• [Data provided]
───

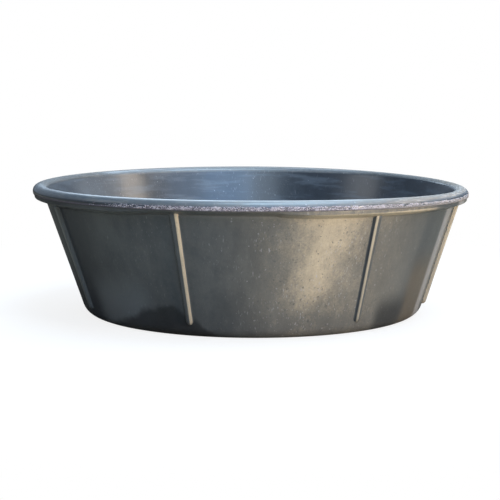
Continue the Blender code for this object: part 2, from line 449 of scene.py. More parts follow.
def lip_rise(angle, sizes):
    """How much higher the lower lip ends at this angle round the pan."""
    off = abs(angle - TRIM_DIRECTION)
    off = min(off, 2 * math.pi - off)
    share = min(1, max(0, (TRIM_REACH[1] - off) / (TRIM_REACH[1] - TRIM_REACH[0])))
    return sizes.lip_trim * share * share * (3 - 2 * share)


def tidiness(angle, power):
    """1 where the trimmed edge is smoothest, and 0 from a quarter of the way round on either side."""
    return max(0, math.cos(angle - math.radians(TIDY_EDGE.direction))) ** power


def softened(line, index, reach):
    """The line with its corner at this index eased into a curve that starts and ends this far off."""
    corner = line[index]
    before = next(i for i in range(index, -1, -1) if (line[i] - corner).length >= reach)
    after = next(i for i in range(index, len(line)) if (line[i] - corner).length >= reach)
    start, end = line[before], line[after]
    curve = []
    for step in range(1, ARC_STEPS):
        share = step / ARC_STEPS
        left = 1 - share
        curve.append(start * left**2 + corner * 2 * share * left + end * share**2)
    return line[: before + 1] + curve + line[after:]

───

• [Task goal]
Return nothing but the lines from the start of the listing above through the line containing "return max(0, math.cos(angle", exactly as given.

• [Solution to the exercise]
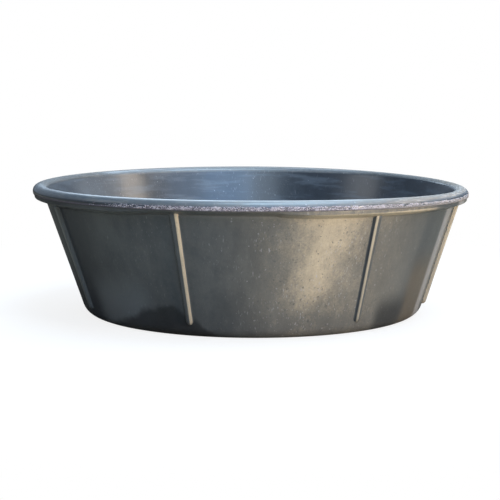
Continue the Blender code for this object: part 2, from line 449 of scene.py. More parts follow.
def lip_rise(angle, sizes):
    """How much higher the lower lip ends at this angle round the pan."""
    off = abs(angle - TRIM_DIRECTION)
    off = min(off, 2 * math.pi - off)
    share = min(1, max(0, (TRIM_REACH[1] - off) / (TRIM_REACH[1] - TRIM_REACH[0])))
    return sizes.lip_trim * share * share * (3 - 2 * share)


def tidiness(angle, power):
    """1 where the trimmed edge is smoothest, and 0 from a quarter of the way round on either side."""
    return max(0, math.cos(angle - math.radians(TIDY_EDGE.direction))) ** power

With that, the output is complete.